• **Task to carry out**
Copy the data below exactly.

• **Data**
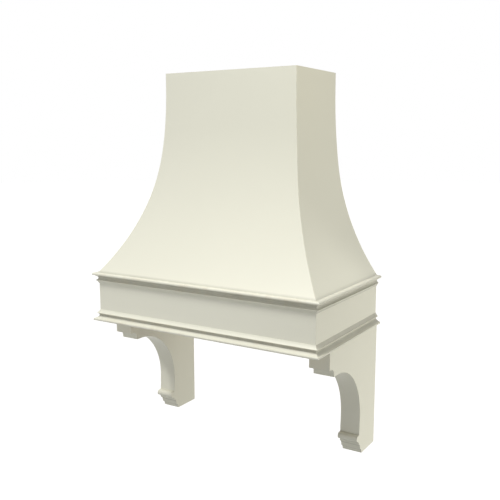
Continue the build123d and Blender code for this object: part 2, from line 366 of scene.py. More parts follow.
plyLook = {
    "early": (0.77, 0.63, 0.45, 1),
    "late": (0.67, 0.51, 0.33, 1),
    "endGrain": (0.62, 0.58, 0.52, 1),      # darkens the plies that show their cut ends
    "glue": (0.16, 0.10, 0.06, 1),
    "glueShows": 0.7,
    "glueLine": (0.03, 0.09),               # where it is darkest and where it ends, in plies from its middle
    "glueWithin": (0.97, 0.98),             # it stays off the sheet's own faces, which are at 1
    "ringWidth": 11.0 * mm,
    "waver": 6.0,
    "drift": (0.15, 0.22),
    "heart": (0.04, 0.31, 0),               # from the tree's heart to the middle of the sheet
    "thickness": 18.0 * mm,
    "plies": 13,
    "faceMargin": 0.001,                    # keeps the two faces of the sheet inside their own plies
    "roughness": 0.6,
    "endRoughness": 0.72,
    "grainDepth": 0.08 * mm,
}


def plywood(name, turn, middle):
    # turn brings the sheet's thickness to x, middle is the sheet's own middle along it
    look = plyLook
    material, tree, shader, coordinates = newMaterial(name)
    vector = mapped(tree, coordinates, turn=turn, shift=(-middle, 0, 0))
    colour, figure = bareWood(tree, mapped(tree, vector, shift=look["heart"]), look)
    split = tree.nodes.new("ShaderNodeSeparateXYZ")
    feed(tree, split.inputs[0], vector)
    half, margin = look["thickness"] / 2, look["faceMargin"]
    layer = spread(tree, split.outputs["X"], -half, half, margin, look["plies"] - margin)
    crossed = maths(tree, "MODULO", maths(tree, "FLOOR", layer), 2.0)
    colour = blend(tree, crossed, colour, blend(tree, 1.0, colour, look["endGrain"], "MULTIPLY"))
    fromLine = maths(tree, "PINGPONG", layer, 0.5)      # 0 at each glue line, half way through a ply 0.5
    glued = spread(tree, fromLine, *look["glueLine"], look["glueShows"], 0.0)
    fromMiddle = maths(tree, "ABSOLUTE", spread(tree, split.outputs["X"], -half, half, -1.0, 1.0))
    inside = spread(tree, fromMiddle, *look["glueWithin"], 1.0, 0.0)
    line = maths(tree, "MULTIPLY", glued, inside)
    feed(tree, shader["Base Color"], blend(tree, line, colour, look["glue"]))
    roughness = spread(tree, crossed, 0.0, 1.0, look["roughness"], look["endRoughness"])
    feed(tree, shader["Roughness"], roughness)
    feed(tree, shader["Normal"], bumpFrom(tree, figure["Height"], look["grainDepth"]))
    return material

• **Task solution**
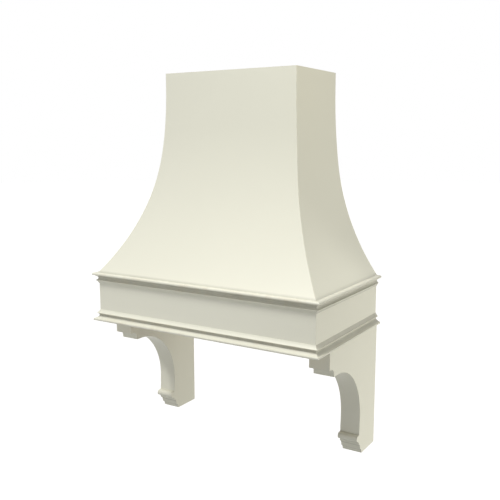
Continue the build123d and Blender code for this object: part 2, from line 366 of scene.py. More parts follow.
plyLook = {
    "early": (0.77, 0.63, 0.45, 1),
    "late": (0.67, 0.51, 0.33, 1),
    "endGrain": (0.62, 0.58, 0.52, 1),      # darkens the plies that show their cut ends
    "glue": (0.16, 0.10, 0.06, 1),
    "glueShows": 0.7,
    "glueLine": (0.03, 0.09),               # where it is darkest and where it ends, in plies from its middle
    "glueWithin": (0.97, 0.98),             # it stays off the sheet's own faces, which are at 1
    "ringWidth": 11.0 * mm,
    "waver": 6.0,
    "drift": (0.15, 0.22),
    "heart": (0.04, 0.31, 0),               # from the tree's heart to the middle of the sheet
    "thickness": 18.0 * mm,
    "plies": 13,
    "faceMargin": 0.001,                    # keeps the two faces of the sheet inside their own plies
    "roughness": 0.6,
    "endRoughness": 0.72,
    "grainDepth": 0.08 * mm,
}


def plywood(name, turn, middle):
    # turn brings the sheet's thickness to x, middle is the sheet's own middle along it
    look = plyLook
    material, tree, shader, coordinates = newMaterial(name)
    vector = mapped(tree, coordinates, turn=turn, shift=(-middle, 0, 0))
    colour, figure = bareWood(tree, mapped(tree, vector, shift=look["heart"]), look)
    split = tree.nodes.new("ShaderNodeSeparateXYZ")
    feed(tree, split.inputs[0], vector)
    half, margin = look["thickness"] / 2, look["faceMargin"]
    layer = spread(tree, split.outputs["X"], -half, half, margin, look["plies"] - margin)
    crossed = maths(tree, "MODULO", maths(tree, "FLOOR", layer), 2.0)
    colour = blend(tree, crossed, colour, blend(tree, 1.0, colour, look["endGrain"], "MULTIPLY"))
    fromLine = maths(tree, "PINGPONG", layer, 0.5)      # 0 at each glue line, half way through a ply 0.5
    glued = spread(tree, fromLine, *look["glueLine"], look["glueShows"], 0.0)
    fromMiddle = maths(tree, "ABSOLUTE", spread(tree, split.outputs["X"], -half, half, -1.0, 1.0))
    inside = spread(tree, fromMiddle, *look["glueWithin"], 1.0, 0.0)
    line = maths(tree, "MULTIPLY", glued, inside)
    feed(tree, shader["Base Color"], blend(tree, line, colour, look["glue"]))
    roughness = spread(tree, crossed, 0.0, 1.0, look["roughness"], look["endRoughness"])
    feed(tree, shader["Roughness"], roughness)
    feed(tree, shader["Normal"], bumpFrom(tree, figure["Height"], look["grainDepth"]))
    return material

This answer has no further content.